Work to complete: Copy exactly the lines from the one containing "Model this object" through the one containing "overrun = 5.0", both included, and nothing else.

Provided records:
══════════

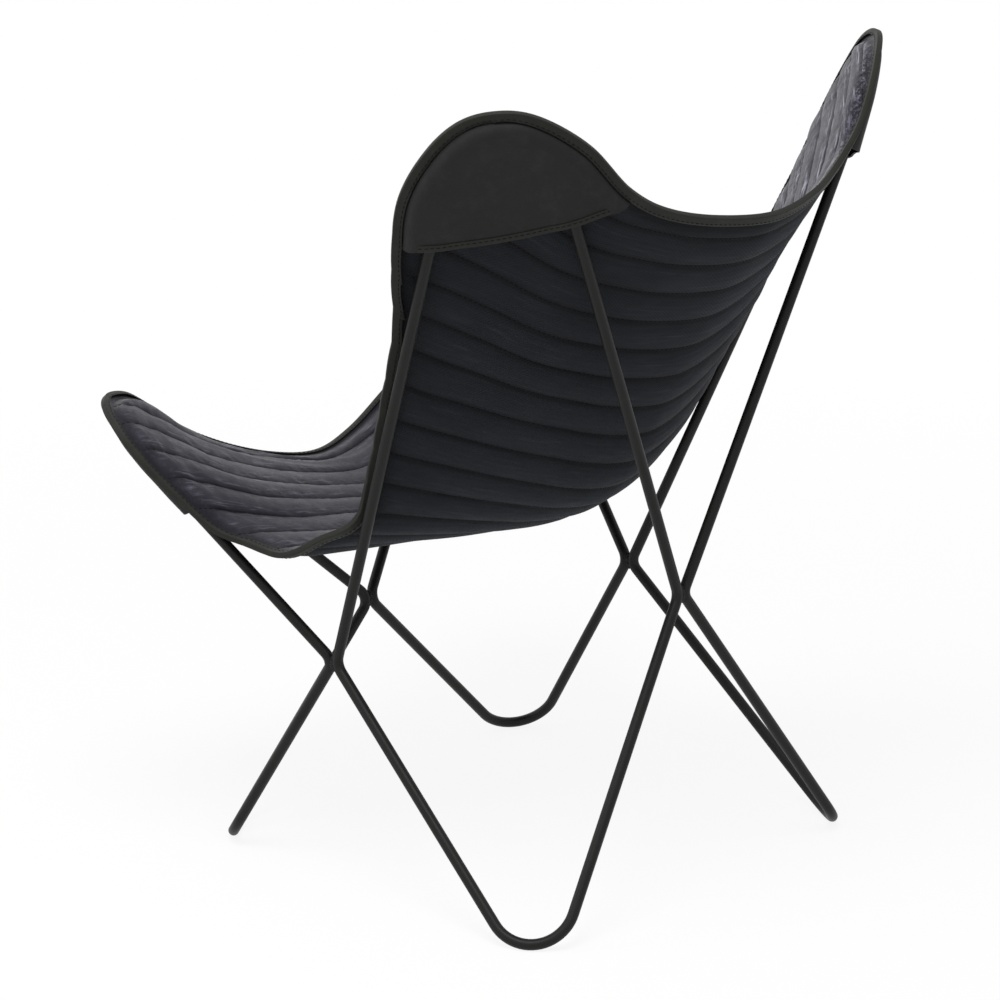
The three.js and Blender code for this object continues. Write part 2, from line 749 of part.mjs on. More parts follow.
function pocketGeometry(lines, frame) {
  const count = lines.outline.length;
  const rows = [0, 1, 2].map((row) => Array.from({ length: count }, (_, k) => row * count + k));
  const triangles = [...ladder(rows[0], rows[1]), ...ladder(rows[1], rows[2])];
  const floorRow = rows[2];
  const between = hemRows(lines, frame).map((row) => row.slice(1, -1));
  const ids = between.map((row, n) => row.map((_, i) => 3 * count + n * row.length + i));
  const openEdge = [floorRow.at(-1), ...ids[0], floorRow[0]];
  const innerEdge = [floorRow.at(-2), ...ids[1], floorRow[1]];
  triangles.push(...ladder(openEdge, innerEdge));
  for (let i = 1; i < hemSteps; i++) triangles.push([innerEdge[0], innerEdge[i], innerEdge[i + 1]]);
  const height = lines.floorLine.map(({ place }) => place.dot(frame.axis));
  let k = 1;
  let m = count - 2;
  while (m - k > 1) {
    const nearSide = height[k + 1] < height[m - 1];
    triangles.push((nearSide ? [k, k + 1, m] : [k, m - 1, m]).map((n) => floorRow[n]));
    if (nearSide) k++;
    else m--;
  }
  const rim = [...rows[0], rows[1].at(-1), ...openEdge, rows[1][0]];
  const points = [...lines.outline, ...lines.seam, ...lines.floorLine, ...between.flat()];
  return sheet(points, triangles, rim, 0, pocketThickness);
}

// The folded strip under a pocket's open edge.
function hemGeometry(lines, frame) {
  const [openEdge, innerEdge] = hemRows(lines, frame);
  const ids = [...openEdge.keys()];
  const inner = ids.map((i) => i + ids.length);
  const hemTop = pocketThickness + clearance;
  const rim = [...ids, ...inner.toReversed()];
  return sheet([...openEdge, ...innerEdge], ladder(ids, inner), rim, hemTop, hemTop + hemThickness);
}

// The same geometry with its faces turned out.
function outwards(geometry) {
  const index = geometry.index.array;
  const at = (i) => new THREE.Vector3().fromBufferAttribute(geometry.attributes.position, index[i]);
  let volume = 0;
  for (let i = 0; i < index.length; i += 3) volume += at(i).dot(at(i + 1).cross(at(i + 2)));
  if (volume < 0) {
    for (let i = 0; i < index.length; i += 3) {
      [index[i + 1], index[i + 2]] = [index[i + 2], index[i + 1]];
    }
  }
  return geometry;
}

// Materials
const finish = (color, roughness, metalness) =>
  new THREE.MeshStandardMaterial({ color, roughness, metalness });
const coatedSteel = finish(0x2b2b29, 0.5, 0.3);
const weldedSteel = finish(0x2f2f2d, 0.55, 0.3);
const faceLeather = finish(0x504f55, 0.5, 0);
const pocketLeather = finish(0x29292a, 0.6, 0);
const bindingLeather = finish(0x2e2f2a, 0.6, 0);
const backingCanvas = finish(0x23252b, 0.9, 0);
const polyesterWadding = finish(0xe8e6e0, 1, 0);

// Assembly
const chair = new THREE.Group();

function addPiece(name, geometry, material) {
  const mesh = new THREE.Mesh(outwards(geometry), material);
  mesh.name = name;
  chair.add(mesh);
}

function addPair(name, geometry, material) {
  addPiece(name.replace("_", "_left_"), geometry, material);
  addPiece(name.replace("_", "_right_"), mirrored(geometry), material);
}

// Cuts a loop's foot flat where it stands on the floor.
function onFloor(geometry) {
  const floor = new THREE.BoxGeometry(1, 1, 1);
  floor.translate(0, 0, -0.5);
  floor.scale(4 * peakHalfSpan, 8 * backPeakDepth, peakHalfSpan);
  return fromSolid(toSolid(outwards(geometry)).subtract(toSolid(floor)));
}

function addFrame(rearArcs, frontArcs) {
  addPair("rear_loop", onFloor(loopGeometry(rearArcs, rodRadius)), coatedSteel);
  addPair("front_loop", onFloor(loopGeometry(frontArcs, rodRadius)), coatedSteel);
}

function addWelds(rearArcs, frontArcs) {
  const rear = outwards(loopGeometry(rearArcs, rodRadius + clearance));
  const front = outwards(loopGeometry(frontArcs, rodRadius + clearance));
  const sideways = new THREE.Vector3(1, 0, 0);
  const foreAft = new THREE.Vector3(0, 1, 0);
  const rearPlace = new THREE.Vector3(0, rearWeldDepth, rearWeldHeight);
  const frontPlace = new THREE.Vector3(0, -frontWeldDepth, frontWeldHeight);
  const leftPlace = new THREE.Vector3(sideWeldHalfSpan, sideWeldDepth, sideWeldHeight);
  const rearBead = weldGeometry(rearPlace, up, sideways, [rear, mirrored(rear)]);
  const frontBead = weldGeometry(frontPlace, up, sideways, [front, mirrored(front)]);
  const leftBead = weldGeometry(leftPlace, up, foreAft, [rear, front]);
  addPiece("rear_center_weld", rearBead, weldedSteel);
  addPiece("front_center_weld", frontBead, weldedSteel);
  addPiece("left_weld", leftBead, weldedSteel);
  addPiece("right_weld", mirrored(leftBead), weldedSteel);
}

function addSling(backFrame, frontFrame) {
  const grid = quiltGrid(slingCurves(backFrame, frontFrame));
  const border = quiltBorder(grid);
  addPiece("face_panel", quiltSheet(grid, faceTop, faceBottom), faceLeather);
  addPiece("wadding", quiltSheet(grid, waddingTop, waddingBottom), polyesterWadding);
  addPiece("backing_panel", quiltSheet(grid, backingTop, backingBottom), backingCanvas);
  addPiece("edge_binding", bindingGeometry(border), bindingLeather);
  addPockets("back", border, backFrame, true);
  addPockets("front", border, frontFrame, false);
}

function addPockets(end, border, frame, rear) {
  const lines = pocketLines(border, frame, rear);
  addPair(`${end}_pocket`, pocketGeometry(lines, frame), pocketLeather);
  addPair(`${end}_pocket_hem`, hemGeometry(lines, frame), bindingLeather);
}

const rearArcs = loopArcs(loopBends(true));
const frontArcs = loopArcs(loopBends(false));
addFrame(rearArcs, frontArcs);
addWelds(rearArcs, frontArcs);
addSling(peakFrame(rearArcs[0], true), peakFrame(frontArcs[0], false));

// The origin is under the middle of the chair's outline, on the floor.
const box = new THREE.Box3().setFromObject(chair);
chair.position.y = -(box.min.y + box.max.y) / 2;

export default chair;
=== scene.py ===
"""A butterfly sling chair: four bent and welded rod loops, and a quilted leather sling with a
canvas back, bound round its edge and hung by four pockets on the loops' upper bends.
Metres. X runs across with the sitter's left positive, Y from front to back, Z up."""

import functools
import math
from types import SimpleNamespace

import bpy
import numpy as np
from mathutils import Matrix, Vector


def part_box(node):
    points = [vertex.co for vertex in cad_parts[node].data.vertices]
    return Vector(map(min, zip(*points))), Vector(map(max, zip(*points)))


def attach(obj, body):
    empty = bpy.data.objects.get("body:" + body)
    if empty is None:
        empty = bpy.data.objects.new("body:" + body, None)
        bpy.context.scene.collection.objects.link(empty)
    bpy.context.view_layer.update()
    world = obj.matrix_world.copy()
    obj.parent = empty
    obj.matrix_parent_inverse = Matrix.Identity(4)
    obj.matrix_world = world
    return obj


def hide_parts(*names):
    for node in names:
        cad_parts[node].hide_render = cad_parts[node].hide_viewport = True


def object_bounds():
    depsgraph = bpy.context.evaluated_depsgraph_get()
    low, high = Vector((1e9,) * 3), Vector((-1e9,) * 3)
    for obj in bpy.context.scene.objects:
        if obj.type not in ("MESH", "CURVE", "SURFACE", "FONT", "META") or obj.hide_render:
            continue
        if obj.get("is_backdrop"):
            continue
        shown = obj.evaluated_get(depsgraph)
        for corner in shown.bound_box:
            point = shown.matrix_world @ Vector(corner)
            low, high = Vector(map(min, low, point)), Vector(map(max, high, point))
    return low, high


bl_info = {
    "name": "Butterfly sling chair",
    "version": (1, 0, 0),
    "blender": (4, 5, 0),
    "location": "3D View > Sidebar > Sling chair",
    "description": "Builds a quilted leather sling chair on a frame of bent steel rod",
    "category": "Object",
}

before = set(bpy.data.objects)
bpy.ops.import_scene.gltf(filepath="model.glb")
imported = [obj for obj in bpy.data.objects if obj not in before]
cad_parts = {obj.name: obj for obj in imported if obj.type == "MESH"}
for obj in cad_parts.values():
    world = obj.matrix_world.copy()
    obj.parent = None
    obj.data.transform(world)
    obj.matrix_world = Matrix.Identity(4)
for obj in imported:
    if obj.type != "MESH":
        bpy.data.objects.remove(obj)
cad_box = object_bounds()

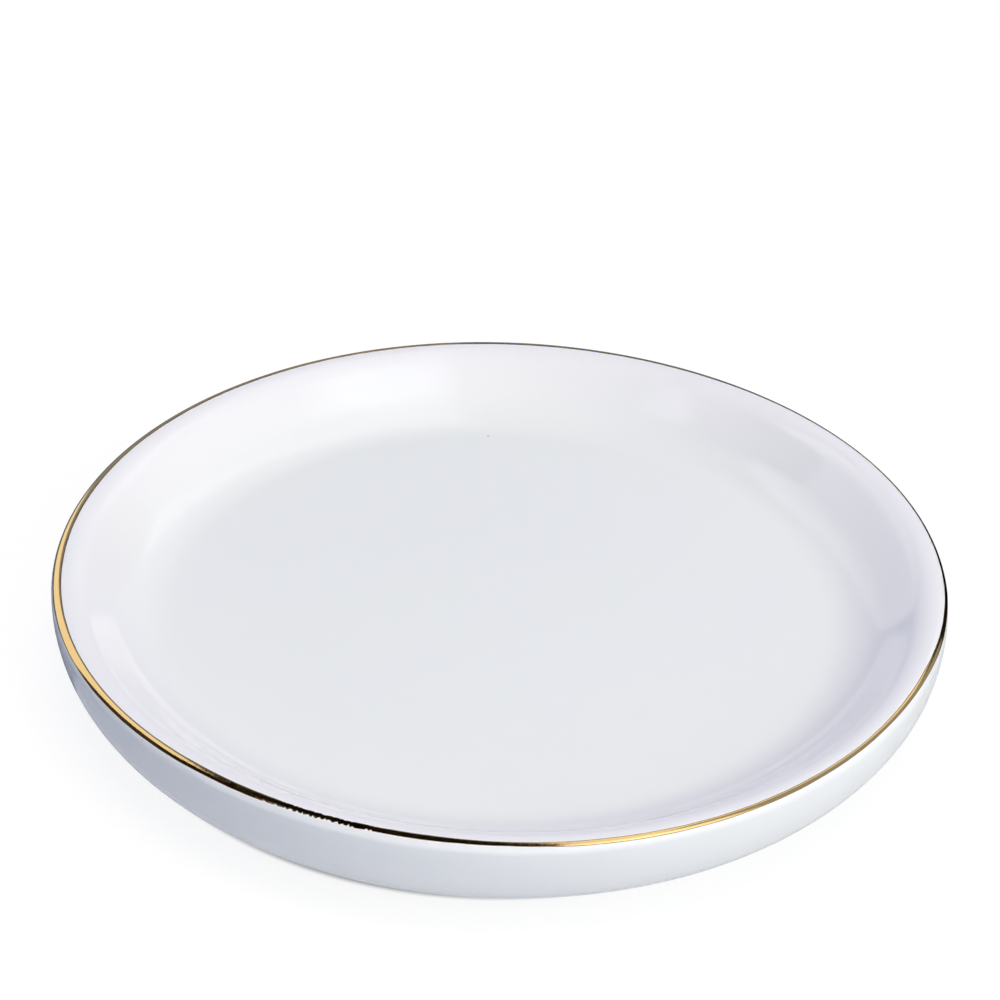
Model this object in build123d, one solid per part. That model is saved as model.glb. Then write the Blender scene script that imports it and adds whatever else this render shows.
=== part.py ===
from build123d import *
from math import radians, sin
import os

# Round porcelain ring dish with a gold line on its lip.
# Millimetres, +Z up. The origin is the middle of the circle on which the foot ring stands.
# Every piece is turned about Z from a half section, with radius along X and height along Z.

# Dish: sizes of the finished, glazed piece
rim_diameter = 100.0
heel_radius = 10.8  # outside rounding from the underside up into the wall
wall_upright = 0.2  # straight wall between the heel and the lip
lip_outer_radius = 1.1
lip_inner_radius = 4.5
lip_runs = 5  # short straight runs that make up the lip's outer rounding, under the gold
floor_thickness = 4.4
inside_draft = 50.0  # degrees by which the wall's inside leans out towards the lip
inside_run = 3.8  # straight wall between the lip's inner rounding and the cove

# Foot ring under the floor
foot_height = 0.7  # underside above the table, between the foot and the heel
recess_height = 2.6  # underside above the table, inside the foot ring
foot_setback = 2.75  # from the start of the heel in to the foot
foot_width = 2.7
foot_flank = 0.25  # by how much each side of the foot slopes
foot_chamfer = 0.15  # left by grinding the foot flat after the firing
foot_root_round = 0.5

# Fired coats
glaze_thickness = 0.25
bare_height = 0.3  # of the foot, wiped clean of glaze
gold_thickness = 0.06
gold_drop = 0.6  # how far below the lip's top the gold line ends outside; inside it ends at the top

overrun = 5.0  # by how much a cutting zone passes what it cuts

# Places that follow from the sizes
rim_radius = rim_diameter / 2
lip_middle = rim_radius - lip_outer_radius
lip_top = foot_height + heel_radius + wall_upright + lip_outer_radius
floor_top = recess_height + floor_thickness
floor_middle = recess_height + floor_thickness / 2
heel_start = rim_radius - heel_radius
foot_outer_radius = heel_start - foot_setback
foot_inner_radius = foot_outer_radius - foot_width
foot_middle = (foot_inner_radius + foot_outer_radius) / 2
outside = rim_radius + overrun
above = lip_top + overrun
below = -overrun


def foot_outline(inset):
    """Underside from the axis to the heel, with the foot ring standing out of it."""
    underside = foot_height + inset
    recess_ceiling = recess_height + inset
    root_inner = foot_inner_radius + inset
    root_outer = foot_outer_radius - inset
    ground_inner = root_inner + foot_flank
    ground_outer = root_outer - foot_flank
    corners = [
        ((0, recess_ceiling), 0),
        ((root_inner, recess_ceiling), foot_root_round + inset),
        ((ground_inner, foot_chamfer), 0),
        ((ground_inner + foot_chamfer, 0), 0),
        ((ground_outer - foot_chamfer, 0), 0),
        ((ground_outer, foot_chamfer), 0),
        ((root_outer, underside), foot_root_round + inset),
        ((heel_start, underside), 0),
    ]
    points = [point for point, radius in corners]
    radii = [radius for point, radius in corners[1:-1]]
    return FilletPolyline(*points, radius=radii)


def section(inset):
    """Half section of the dish, drawn in from its glazed surface by this much all round."""
    floor = floor_top - inset
    foot = foot_outline(inset)
    heel = JernArc(foot @ 1, (1, 0), heel_radius - inset, 90)
    wall = PolarLine(heel @ 1, wall_upright, direction=(0, 1))
    rounding = JernArc(wall @ 1, (0, 1), lip_outer_radius - inset, 90)
    lip = Polyline(*[rounding @ (run / lip_runs) for run in range(lip_runs + 1)])
    shoulder = JernArc(rounding @ 1, (-1, 0), lip_inner_radius - inset, 90 - inside_draft)
    inside = PolarLine(shoulder @ 1, inside_run, direction=shoulder % 1)
    cove_radius = ((inside @ 1).Y - floor) / (1 - sin(radians(inside_draft)))
    cove = JernArc(inside @ 1, inside % 1, cove_radius, inside_draft - 90)
    well = Polyline(cove @ 1, (0, floor), foot @ 0)
    return Plane.XZ * make_face([foot, heel, wall, lip, shoulder, inside, cove, well])


def zone(radius_from, radius_to, low, high):
    """Rectangle of the section between two radii and two heights."""
    width = radius_to - radius_from
    height = high - low
    middle = Location((radius_from + width / 2, low + height / 2))
    return Plane.XZ * middle * Rectangle(width, height)


def glaze_section():
    """Half section of the glass skin on every side of the porcelain, wiped off the foot's lowest part."""
    skin = section(0) - section(glaze_thickness)
    return skin - zone(0, outside, below, bare_height)


def recess():
    """Part of the section that the foot ring closes in, up to the middle of the floor."""
    return zone(0, foot_middle, below, floor_middle)


def turned(half_section):
    """Solid of revolution about Z."""
    return revolve(half_section, Axis.Z)


def make_porcelain_body():
    """The fired clay: floor, cove, wall, lip, heel and foot ring in one piece."""
    return turned(section(glaze_thickness))


def make_glaze_coat():
    """Glaze over the inside, the lip and the outside, down to the outer side of the foot ring."""
    return turned(glaze_section() - recess())


def make_foot_recess_glaze():
    """Glaze on the underside inside the foot ring, cut off from the rest by the bare foot."""
    return turned(glaze_section() & recess())


def make_gold_band():
    """Gold film over the outer shoulder of the glazed lip, from its top outwards."""
    film = section(-gold_thickness) - section(0)
    return turned(film & zone(lip_middle, outside, lip_top - gold_drop, above))


os.makedirs("parts", exist_ok=True)
export_step(make_porcelain_body(), "parts/porcelain_body.step")
export_step(make_glaze_coat(), "parts/glaze_coat.step")
export_step(make_foot_recess_glaze(), "parts/foot_recess_glaze.step")
export_step(make_gold_band(), "parts/gold_band.step")
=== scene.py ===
import math
import bmesh
import bpy
import numpy as np
from mathutils import Matrix, Vector


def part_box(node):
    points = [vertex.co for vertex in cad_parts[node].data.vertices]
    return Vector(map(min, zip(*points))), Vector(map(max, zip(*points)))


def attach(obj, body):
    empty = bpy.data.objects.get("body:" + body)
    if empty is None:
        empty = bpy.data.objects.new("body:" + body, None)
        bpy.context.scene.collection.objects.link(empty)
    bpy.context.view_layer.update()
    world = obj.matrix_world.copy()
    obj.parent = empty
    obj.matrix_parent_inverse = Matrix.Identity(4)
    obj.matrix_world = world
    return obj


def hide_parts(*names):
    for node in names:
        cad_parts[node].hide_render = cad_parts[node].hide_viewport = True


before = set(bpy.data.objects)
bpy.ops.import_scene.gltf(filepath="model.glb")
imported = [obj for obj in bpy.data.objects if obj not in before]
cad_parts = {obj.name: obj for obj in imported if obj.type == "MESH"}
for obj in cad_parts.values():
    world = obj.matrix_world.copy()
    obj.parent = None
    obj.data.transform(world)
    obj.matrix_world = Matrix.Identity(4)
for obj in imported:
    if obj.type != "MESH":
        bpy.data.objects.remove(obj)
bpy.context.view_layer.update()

# Lengths are written in millimetres and turned to metres when a mesh, a pattern or a lamp is made.
# Angles about Z start at +X and run anticlockwise, and the photograph is taken from -Y.
MM = 0.001


# Porcelain body
# The clay of the dish, jiggered on a plaster mould, its foot ring turned, fired white and hard.
# Only the foot ring's contact face is bare: the glaze is wiped off there and the face is ground flat.
rim_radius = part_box("glaze_coat")[1].x / MM
lip_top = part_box("glaze_coat")[1].z / MM
lip_radius = 1.1
lip_inner_radius = 4.5
wall_upright = 0.2
heel_radius = 10.8
inside_draft = 50.0  # degrees by which the inside leans out
inside_run = 3.8
foot_height = 0.7
recess_height = 2.6
floor_top = 7.0
foot_outer_radius = 36.45
foot_inner_radius = 33.75
foot_flank = 0.25
foot_chamfer = 0.15
foot_root_round = 0.5
beside_root = 2.0  # how far from the foot ring the flat of the underside begins
glaze_thickness = 0.25
bare_height = 0.3
lip_centre_radius = rim_radius - lip_radius
lip_centre_height = lip_top - lip_radius
heel_centre_radius = rim_radius - heel_radius
heel_centre_height = lip_centre_height - wall_upright

# How finely the surface is drawn: round the dish, then along each stretch of the half section
turn_segments = 384
floor_steps = 40
cove_steps = 32
slope_steps = 6
lip_inner_steps = 20
lip_outer_steps = 12
upright_steps = 2
heel_steps = 36
root_steps = 8
flank_steps = 3
clay_recess_steps = 6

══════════

Task response:
Model this object in build123d, one solid per part. That model is saved as model.glb. Then write the Blender scene script that imports it and adds whatever else this render shows.
=== part.py ===
from build123d import *
from math import radians, sin
import os

# Round porcelain ring dish with a gold line on its lip.
# Millimetres, +Z up. The origin is the middle of the circle on which the foot ring stands.
# Every piece is turned about Z from a half section, with radius along X and height along Z.

# Dish: sizes of the finished, glazed piece
rim_diameter = 100.0
heel_radius = 10.8  # outside rounding from the underside up into the wall
wall_upright = 0.2  # straight wall between the heel and the lip
lip_outer_radius = 1.1
lip_inner_radius = 4.5
lip_runs = 5  # short straight runs that make up the lip's outer rounding, under the gold
floor_thickness = 4.4
inside_draft = 50.0  # degrees by which the wall's inside leans out towards the lip
inside_run = 3.8  # straight wall between the lip's inner rounding and the cove

# Foot ring under the floor
foot_height = 0.7  # underside above the table, between the foot and the heel
recess_height = 2.6  # underside above the table, inside the foot ring
foot_setback = 2.75  # from the start of the heel in to the foot
foot_width = 2.7
foot_flank = 0.25  # by how much each side of the foot slopes
foot_chamfer = 0.15  # left by grinding the foot flat after the firing
foot_root_round = 0.5

# Fired coats
glaze_thickness = 0.25
bare_height = 0.3  # of the foot, wiped clean of glaze
gold_thickness = 0.06
gold_drop = 0.6  # how far below the lip's top the gold line ends outside; inside it ends at the top

overrun = 5.0  # by how much a cutting zone passes what it cuts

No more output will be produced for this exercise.